City taking leap into future with fiber-optic cable
By Mark Wineka
Salisbury city officials are comparing it to the coming of the railroad in the 19th century.
They are going into the cable business.
“I’m really gung-ho,” Mayor Pro Tem Paul Woodson said.
Fresh off a field trip Monday to Wilson to see that city’s progress, Salisbury City Council voted 5-0 Tuesday to establish a fiber-optic cable utility from scratch and extend “fiber to the home” within the next three years.
The city decision will put the municipality in direct competition with incumbent providers such as Time Warner Cable and AT&T in offering video, Internet and telephone services.
Salisbury’s start-up costs will be about $30 million, to be paid through the issue of revenue bonds later this year and next year. Initially, the system will require about a 10,000-square-foot operations center and a dozen full-time employees.
City officials have run a business model calculated on taking a minimum of 28 percent of customers now being served by other providers.
“We will far exceed” the 28 percent take rate, Councilman Mark Lewis predicted.
The same city business model says the system could be in the black by its fourth year and would essentially make $1.25 in revenue to cover every $1 in debt.
The city leaders say no tax dollars would go toward the new utility, which would be set up much like the water-sewer utility as an enterprise fund. They think Salisbury’s entry into the market will lead to lower rates for all cable customers because of the competition.
City leaders also trumpet the importance of providing the increased bandwidth through fiber-optic cable and what it will mean for receiving and sending information, speed and capacity.
Councilman Bill Burgin said it’s all about timing and what industry experts describe as going the last mile in taking fiber-optic cable all the way to homes, businesses and institutions.
In many cases, incumbent providers have major trunk lines of fiber-optic cable, but the wiring that goes out from those lines toward homes and businesses is copper cable that doesn’t have the same speed or capacity that many people already want or will be looking for in the near future.

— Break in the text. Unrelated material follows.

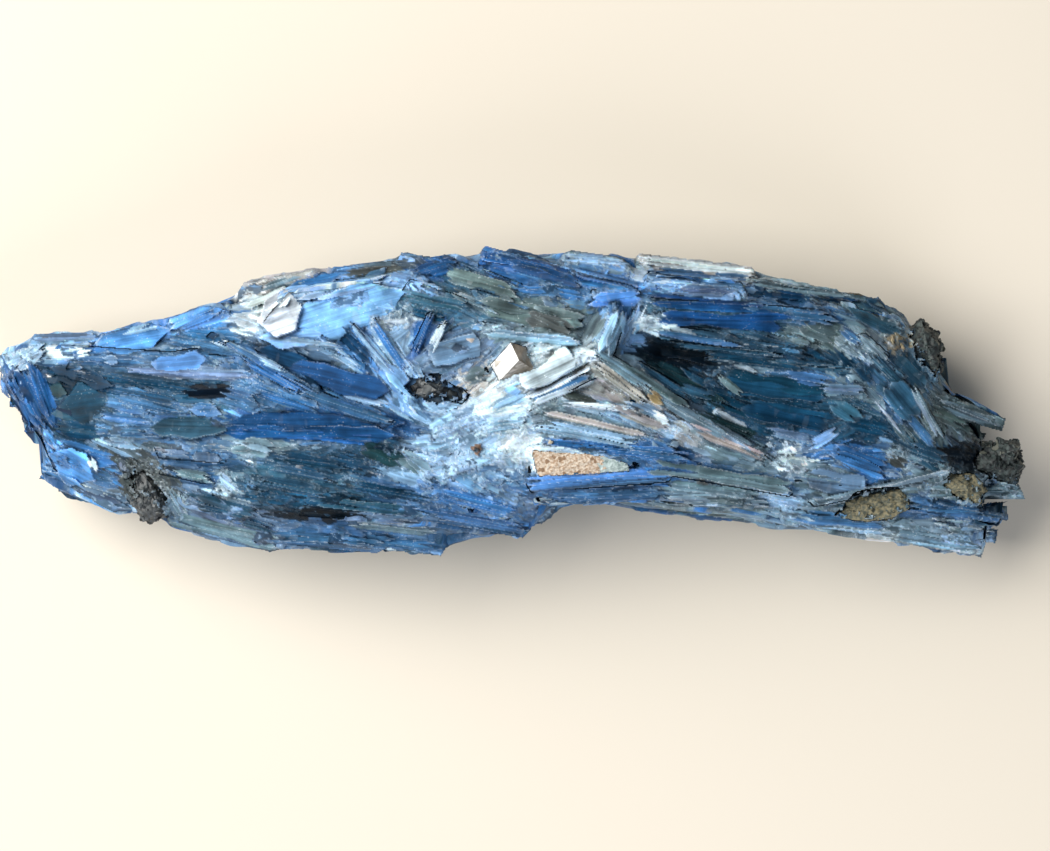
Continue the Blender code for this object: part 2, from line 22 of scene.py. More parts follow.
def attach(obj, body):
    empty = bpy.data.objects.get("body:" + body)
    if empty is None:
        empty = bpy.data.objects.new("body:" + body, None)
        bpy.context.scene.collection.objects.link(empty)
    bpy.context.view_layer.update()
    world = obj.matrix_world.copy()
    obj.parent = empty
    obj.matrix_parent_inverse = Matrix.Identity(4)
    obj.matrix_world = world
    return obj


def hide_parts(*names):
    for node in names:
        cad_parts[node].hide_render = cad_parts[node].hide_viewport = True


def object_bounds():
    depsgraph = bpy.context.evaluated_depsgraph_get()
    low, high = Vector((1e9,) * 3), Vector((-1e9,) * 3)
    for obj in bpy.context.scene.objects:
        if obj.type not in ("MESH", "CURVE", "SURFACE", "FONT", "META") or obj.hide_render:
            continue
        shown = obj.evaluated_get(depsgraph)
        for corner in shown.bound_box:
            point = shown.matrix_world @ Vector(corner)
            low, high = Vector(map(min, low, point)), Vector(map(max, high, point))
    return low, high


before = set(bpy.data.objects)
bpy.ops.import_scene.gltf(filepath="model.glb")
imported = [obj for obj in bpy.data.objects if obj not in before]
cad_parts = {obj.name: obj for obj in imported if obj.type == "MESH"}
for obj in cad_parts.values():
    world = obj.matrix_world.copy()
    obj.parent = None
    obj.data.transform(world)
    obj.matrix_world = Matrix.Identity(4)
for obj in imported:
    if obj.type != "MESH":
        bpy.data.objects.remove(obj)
CAD_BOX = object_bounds()

LOG = logging.getLogger("kyanite")
MM = 0.001
STEP = 0.15 * MM  # one chart step
CHART_CENTRE = (511.5, 403.0)  # the chart point over the origin
CLUSTER = "kyanite_blades"  # the solid that the laths grow on
RAY_START = 60 * MM  # how far out rays start, past every side of the specimen
UP = np.array((0.0, 0.0, 1.0))

Array = np.ndarray
Tree = bpy.types.NodeTree
Socket = bpy.types.NodeSocket
Colour = Union[str, Socket]


# --- Colours and places -----------------------------------------------


class Tone(Enum):
    """What a blade looks like: its body colour, and how frosted its broken edges are from 0 to 1."""

    # The near-black tone below is the real dark middle of the rusty spot, and painted shade in slots and gaps
    # between blades.
    BLACK_AND_SLOT_SHADE = ("#06131e", 0.03)
    NAVY = ("#143c5d", 0.14)
    DEEP = ("#184778", 0.16)
    ROYAL = ("#245a96", 0.25)
    BLUE = ("#3670ab", 0.32)
    AZURE = ("#5693da", 0.45)
    PERIWINKLE = ("#79aade", 0.50)
    STEEL = ("#3b6690", 0.30)
    TEAL = ("#103a54", 0.12)
    SLATE = ("#2d536c", 0.22)
    MAUVE = ("#587391", 0.28)
    PALE = ("#85abcd", 0.60)
    # The near-white tone below is frosted, sugary kyanite, and also a painted highlight where a face reflects
    # the window.
    ICE_AND_GLINT = ("#cfe4ef", 0.95)
    GREY = ("#6c8796", 0.50)
    BEIGE = ("#a3a19e", 0.60)
    OLIVE = ("#5c7176", 0.35)
    SMOKE = ("#3f4645", 0.20)
    GREEN = ("#17343b", 0.08)
    CREAM = ("#c6c3ad", 0.20)
    RUST = ("#6b4c33", 0.10)
    BUFF = ("#a39169", 0.20)


class Patch(NamedTuple):
    """A stretch of the upper surface where one tone prevails, with its half length, half width and turn."""

    x: float
    y: float
    length: float
    width: float
    turn: float
    tone: Tone
    weight: float = 1.0


class Blade(NamedTuple):
    """One large crystal that shows from above, from chart point (x0, y0) to (x1, y1)."""

    x0: float
    y0: float
    x1: float
    y1: float
    width: float
    tone: Tone
    laths: int = 3
    lift: float = 0.15
    ragged: float = 0.16
    taper: float = 0.0  # millimetres over which its ends narrow, or 0 for the usual


def linear(colour: str) -> tuple[float, float, float]:
    """Turns an sRGB hex colour to linear values.

    Args:
        colour: a colour such as "#1a4a88".

    Returns:
        Its red, green and blue in linear light.
    """
    channels = [int(colour[i : i + 2], 16) / 255 for i in (1, 3, 5)]
    return tuple(c / 12.92 if c <= 0.04045 else ((c + 0.055) / 1.055) ** 2.4 for c in channels)


def from_chart(x: float, y: float, height: float = 0.0) -> Vector:
    """The point over a chart place, at a height in metres."""
    return Vector(((x - CHART_CENTRE[0]) * STEP, (CHART_CENTRE[1] - y) * STEP, height))


def to_chart(points: Array) -> Array:
    """The chart places, as rows of x and y, that lie under world points."""
    return np.stack([points[:, 0] / STEP + CHART_CENTRE[0], CHART_CENTRE[1] - points[:, 1] / STEP], 1)


def generator(name: str) -> np.random.Generator:
    """Random numbers for one sub-assembly, always the same for the same name."""
    return np.random.default_rng([ord(letter) for letter in name])


def between(limits: tuple[float, float], share: float) -> float:
    """The value at a share of the way from the first limit to the second."""
    return limits[0] + (limits[1] - limits[0]) * share


def add_object(name: str, data: bpy.types.ID) -> bpy.types.Object:
    """Puts a mesh, a light or a camera in the scene.

    Args:
        name: the new object's name.
        data: what it shows.

    Returns:
        The object.
    """
    made = bpy.data.objects.new(name, data)
    bpy.context.scene.collection.objects.link(made)
    return made


def mesh_from(bm: bmesh.types.BMesh, name: str) -> bpy.types.Mesh:
    """Turns an edited form into a mesh, and frees the form.

    Args:
        bm: the form.
        name: the new mesh's name.

    Returns:
        The mesh.
    """
    mesh = bpy.data.meshes.new(name)
    bm.to_mesh(mesh)
    bm.free()
    return mesh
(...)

City officials fear Salisbury, as a smaller community, could be left years behind if it depends on the private sector to invest what’s needed in getting fiber optic cable to homes.
Burgin said fiber optic cable’s capabilities will be important to Salisbury citizens and attractive to people coming here to work at the N.C. Research Campus in Kannapolis.
“The timing’s right, the timing’s good,” Burgin said. “… It is a huge step.”
The city officials also like the prospect of citizens deciding on what programming they want and the local customer service that it would be able to provide.
Wilson, a city of just under 50,000 population, has embarked on a $28 million effort to establish a fiber-optic cable utility, which it has named “Greenlight.” The system is only months away from a launch.
Four of the five council members took Monday’s field trip to look at Wilson’s infrastructure and ask Wilson officials, including City Manager Grant Goings, about their process, the goals set and the challenges they have faced.
“I think we all satisfied ourselves,” that the goals Salisbury has set for a fiber-optic system are realistic, Burgin said. He agreed with Goings who warned that if Salisbury waited to be totally comfortable, it will be too late.
Burgin said he also had confidence in Salisbury’s staff to put together the project, that no tax dollars would be obligated, and that citizens should hold council accountable to that promise.
Kennedy said he learned from the Wilson visit that the incumbent providers in that area have offered customers lower rates. He also expressed confidence that city employees could provide the customer service needed for a local system.
Getting into the cable business is a bold move, Kennedy added, but the city has to “get on board the super information highway.”
Woodson said he was impressed with what’s happening in Wilson. It was time, he said, for Salisbury to step out and go with something that could really move the city forward.
Lewis said it was interesting that Wilson officials, for now, are hardly spending any money on marketing Greenlight because they have been overwhelmed by the response. He also liked the way Wilson is going neighborhood by neighborhood in installing the fiber-optic system and signing people up for the service.
Mayor Susan Kluttz could not make Monday’s field trip because she stayed behind for a luncheon farewell for the U.S. Army Reserve’s 846th Transportation Co., which is being redeployed for a year’s stay in southwest Asia.
But Kluttz said the fiber-optic utility will be “a wonderful opportunity” that will benefit Salisburians. She acknowledged the frustration council members have had in the past when they have had to automatically pass along increases for Time Warner Cable.
The council has been looking at providing “fiber to the home” for the past two years.